As part of a larger pattern of sexism in the wine industry at the time, many women worked in labs and weren't allowed to be winemakers. Corison decided against working in the lab and in 1978 she persevered, applied again, and became an intern at Freemark Abbey. She eventually became an assistant winemaker for the winery. She then was winemaker for Yverdon before joining Chappellet Vineyard - in 1980 - as head winemaker, working there for almost ten years. At Chappellet she was able to focus on developing her skills at creating Cabernet Sauvignon wines. She prefers wines with moderate alcohol content.
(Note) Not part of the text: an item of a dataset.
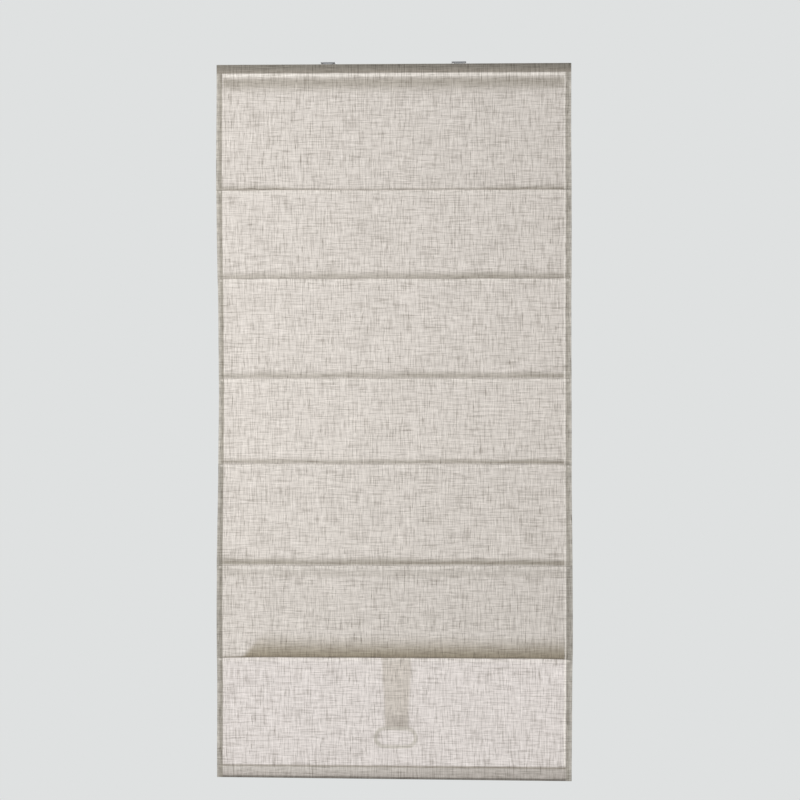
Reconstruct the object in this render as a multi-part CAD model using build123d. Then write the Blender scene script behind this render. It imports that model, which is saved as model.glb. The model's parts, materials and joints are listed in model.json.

Her winemaking is largely non-interventionist, with gentleness at every step.

===Corison Winery===
She founded her own winery, Corison Winery, in 1987, thus becoming the first woman winemaker/proprietor in the Napa Valley. The winery is located in St. Helena, California in a barn designed and orchestrated by Corison's husband, William Martin. Corison Winery makes Cabernet Sauvignon and Cabernet Franc, as well as a tiny amount of Gewürztraminer, Reisling and Rosé, and produces 3,000 cases a year. The winery makes a Kronos Vineyard Cabernet Sauvignon, a Sunbasket Vineyard Cabernet Sauvignon, and a Napa Valley Cabernet Sauvignon. The Kronos and Sunbasket are estate wines, made from CCOF certified organic grapes. The vineyards are mostly dry farmed. The Kronos grapes come from one of the oldest vineyards in Napa Valley, planted in 1971. The Napa Valley Cabernet comes from benchland between Rutherford and St. Helena in the Napa Valley. The Corazón Gewürztraminer comes from the Anderson Valley AVA.

=== Sustainability ===
From the beginning, sustainability has always been a core value at Corison, to produce world-class Cabernet Sauvignon with integrity. One of Cathy's founding principles was to minimize negative impacts on the environment. The winery and estate vineyards are Napa Green certified, and the estate vineyards are certified organic by CCOF.  In 2025 the winery received the Golden Vines Sustainability Award, from Liquid Icons in London.